Browning’s made a name for himself at both the high school and college levels, and is looking to do the same in the NFL. We all knew about the kid that threw 91 touchdowns in his senior year of high school, but we’re now getting to know Jake Browning the professional.
Kirk Cousins has the starting job locked up, and it’s looking like Kyle Sloter will be the backup. However, the third string spot is between Browning and Sean Mannion. Browning doesn’t have the strongest arm, but he’s proven to be accurate. That accuracy will help him win this position, and will make him fun to watch early on in the preseason.
Minnesota lost Latavius Murray in the offseason, and found themselves in need of a backup running back. There were many that liked Mike Boone to be that guy, and he had a good preseason last year. Minnesota also drafted Mattison, who has more upside than Boone.
Like Murray, Mattison runs with a purpose and isn’t fun to tackle. He relies on leg drive late in games to carry defenders with him to pick up extra yards. While Cook is the starter, he’s also struggled with injuries at times. If Mattison wins the backup spot, he’ll see the field to give Cook a break. He’s also great catching the ball out of the backfield too. So getting him in space with smaller defenders will be another great threat for the Vikings offense.

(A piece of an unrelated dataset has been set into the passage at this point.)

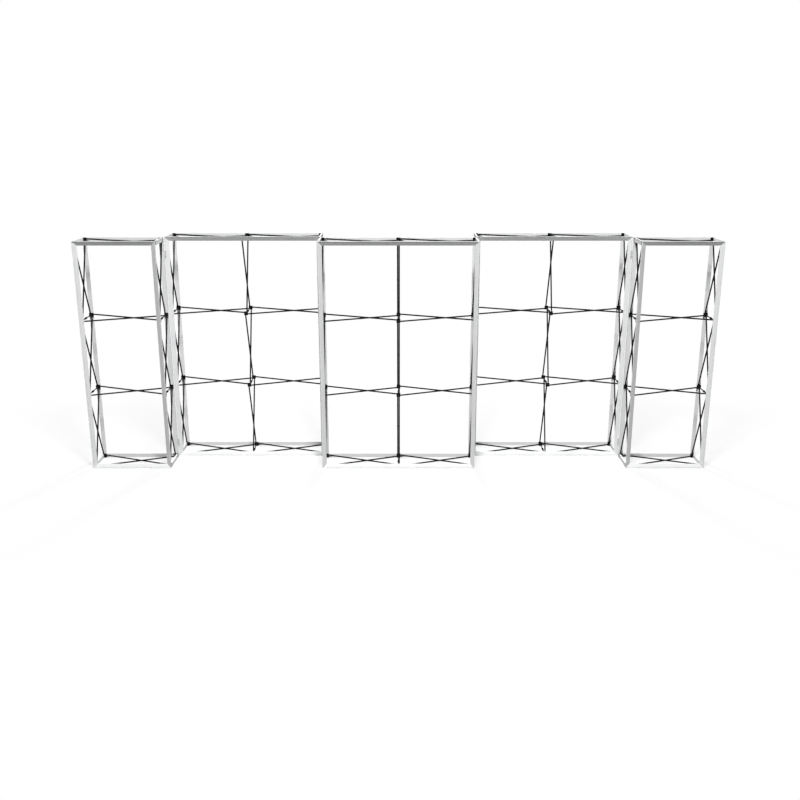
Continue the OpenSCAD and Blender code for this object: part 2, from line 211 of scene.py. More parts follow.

Everyone knows what Adam Thielen and Stefon Diggs can do, but they’ll receive plenty of attention from defenses. Both can handle the pressure and will thrive, but it makes the third receiver important. Mitchell will compete for that spot, and is a dark horse to make the team as a seventh round pick for the Vikings.
Mitchell brings experience at slot and the outside to the Vikings offense. He’s got what it takes to break away from defenders on routes, and it a natural with the ball in his hands. The biggest concern is his size. Mitchell’s thin frame exposes him to injury from bigger players. While he can elude tacklers with his speed and quickness, it’s tough for him to handle physical defenders. If he can prove that it doesn’t affect him, he’ll be in the rotation for this Vikings offense.
Smith’s as reliable as they get coming out of college, and his four years as a starter for USC prove that. He has instincts that you can’t teach, and coaches love his technique. It’s just a matter of if he’s athletic enough to handle the NFL. Currently, he sits as the third string middle linebacker.
His game seems boring to the casual fan, but it’s efficient. Smith rarely gets out of position even though he’s not the quickest linebacker you’ll watch. His high football IQ will keep him on a roster, and help him find the football on any play. He won’t compete for Eric Kendricks starting spot, but he can be the backup and a valuable contributor on special teams too.